In particular, there is an ideological trap built into the rules: only two real options are offered. This is the trick of every kind of spurious benevolence. The rules stipulate that you either participate by getting wet or you participate by paying up. No genuine third option is offered, although one is implied: those who don’t participate are automatically spoilsports (Their reasons and motivations are irrelevant).  I’m not sure this is a fair game, because the rules work much like a totalitarian regime works.
Apart from this forced compliance, the rules also pronounce any other social, environmental and/or economic concerns well outside of the scope of the game. In this vortex, what really matters is ALS; what really matters is participating in the game. Precisely where the money goes and how it is used is not even vaguely at issue. Everything else, including saving clean drinking water in a drought-stricken world, is irrelevant. And, naturally, thinking about any of this is implicitly prohibited by the rules, which I am hereby rebelling against. The internet flattens people; turns us all into memes.
So I hereby nominate the internet to stop nominating people.
Although, perhaps this too is unfair. One of my students pointed out to me yesterday after I gave a lecture on this subject that the Ice Bucket Challenge creates a wonderful opportunity for camaraderie and friendship building. This may be partially true, but the rules of this game, unlike a genuine friendship, seem to be beyond negotiation. Thus, inevitably, I am not taking issue with all of this joyous camaraderie, nor am I at odds with the fact that a great deal of good has come of this. And even while I find the sheer volume of banal videos and images on the internet on this viral phenomenon troubling, not even this is the main concern for me.

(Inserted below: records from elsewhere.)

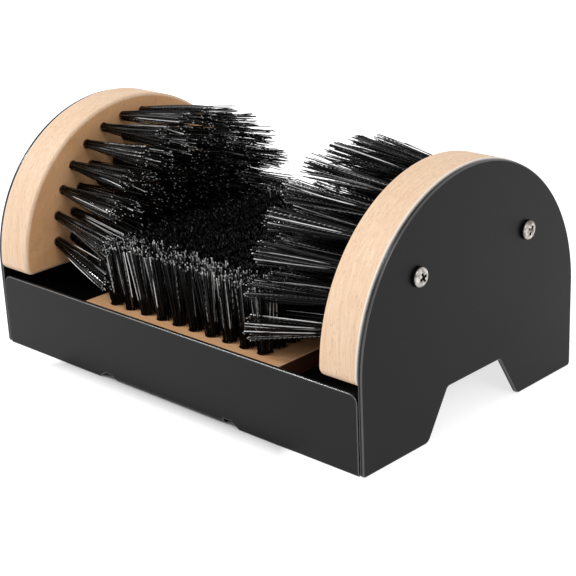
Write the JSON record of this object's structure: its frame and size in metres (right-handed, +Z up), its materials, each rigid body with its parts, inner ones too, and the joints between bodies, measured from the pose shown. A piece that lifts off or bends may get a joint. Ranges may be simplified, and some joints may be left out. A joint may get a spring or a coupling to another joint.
{
  "type": "boot scraper",
  "caption": "Boot scraper: a folded black steel tray between two arched end plates, with two half-round side brushes and a flat bottom brush on beech blocks.",
  "frame": {"origin": "on the ground, under the middle of the tray", "axes": "+X along the tray from the left end plate to the right one, +Y from the front panel to the back panel, +Z up"},
  "size_m": [0.2964, 0.1812, 0.1406],
  "materials": {
    "powder_coated_steel": "satin black powder coat",
    "beech": "plain sanded beech",
    "bristle": "black synthetic bristle, slightly glossy",
    "screw_metal": "bright plated pan head"
  },
  "bodies": {
    "root": {"left_end_plate": "powder_coated_steel", "right_end_plate": "powder_coated_steel", "front_panel": "powder_coated_steel", "back_panel": "powder_coated_steel", "tray_floor": "powder_coated_steel", "left_brush_block": "beech", "right_brush_block": "beech", "bottom_brush_block": "beech", "left_bristles": "bristle", "right_bristles": "bristle", "bottom_bristles": "bristle", "left_front_screw": "screw_metal", "left_back_screw": "screw_metal", "right_front_screw": "screw_metal", "right_back_screw": "screw_metal", "floor_screw_left_front": "screw_metal", "floor_screw_right_front": "screw_metal", "floor_screw_left_back": "screw_metal", "floor_screw_right_back": "screw_metal"}
  },
  "joints": []
}
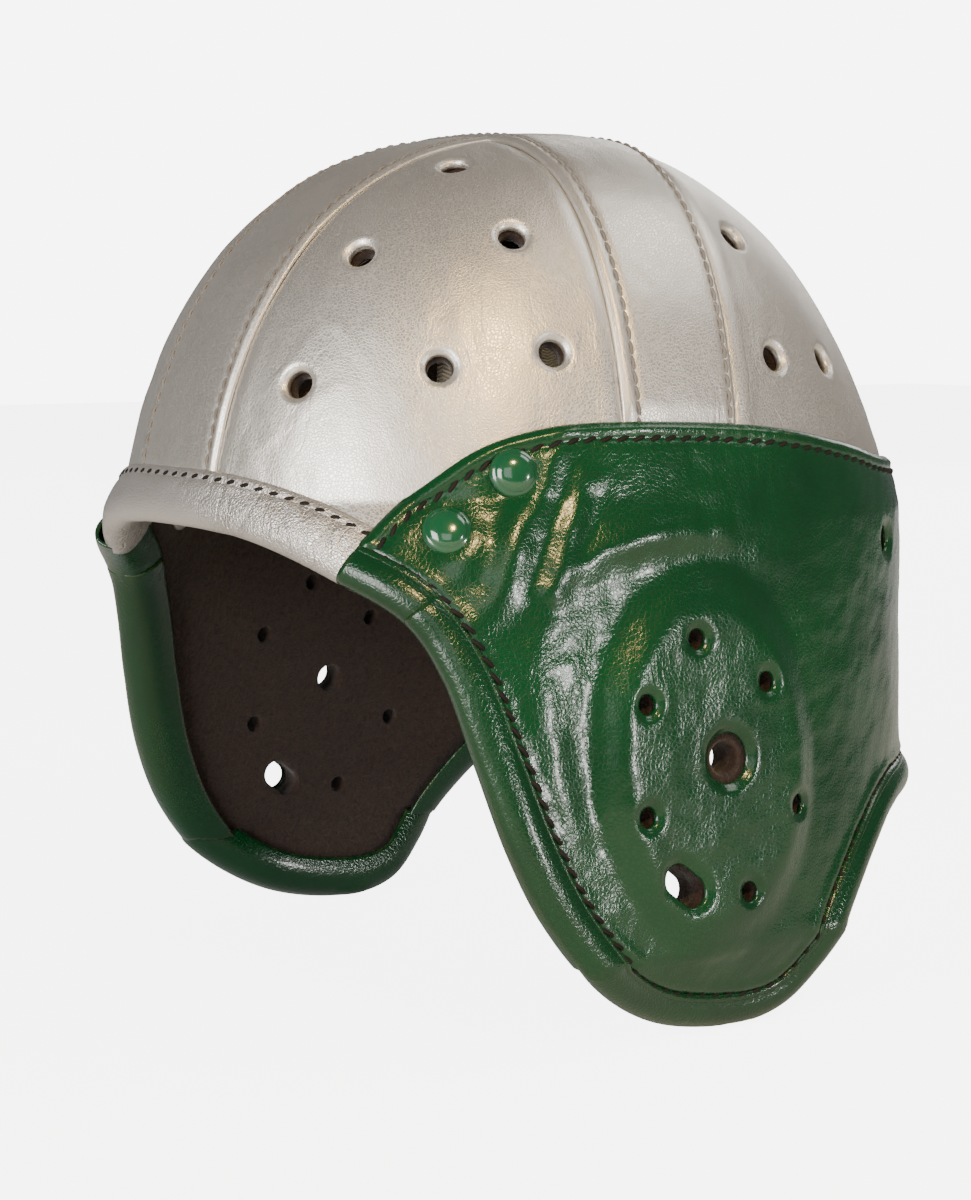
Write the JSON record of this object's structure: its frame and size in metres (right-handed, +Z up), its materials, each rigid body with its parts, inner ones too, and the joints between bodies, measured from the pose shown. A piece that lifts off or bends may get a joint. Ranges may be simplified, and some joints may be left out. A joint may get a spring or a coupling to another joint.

My main concern is that the contingent is taken as absolute; the ideology is thus rendered as an immovable object. The invitation is replaced by a rather forceful set of parameters that basically communicate that human freedom itself irrelevant. We are part of the crowd, the team, the global village. This, of course, is true, but it is only one part of the truth. And by emphasizing only a part of the truth, only part of our humanity is taken into account; and we know from history that when this sort of thing happens, we are inevitably dehumanized.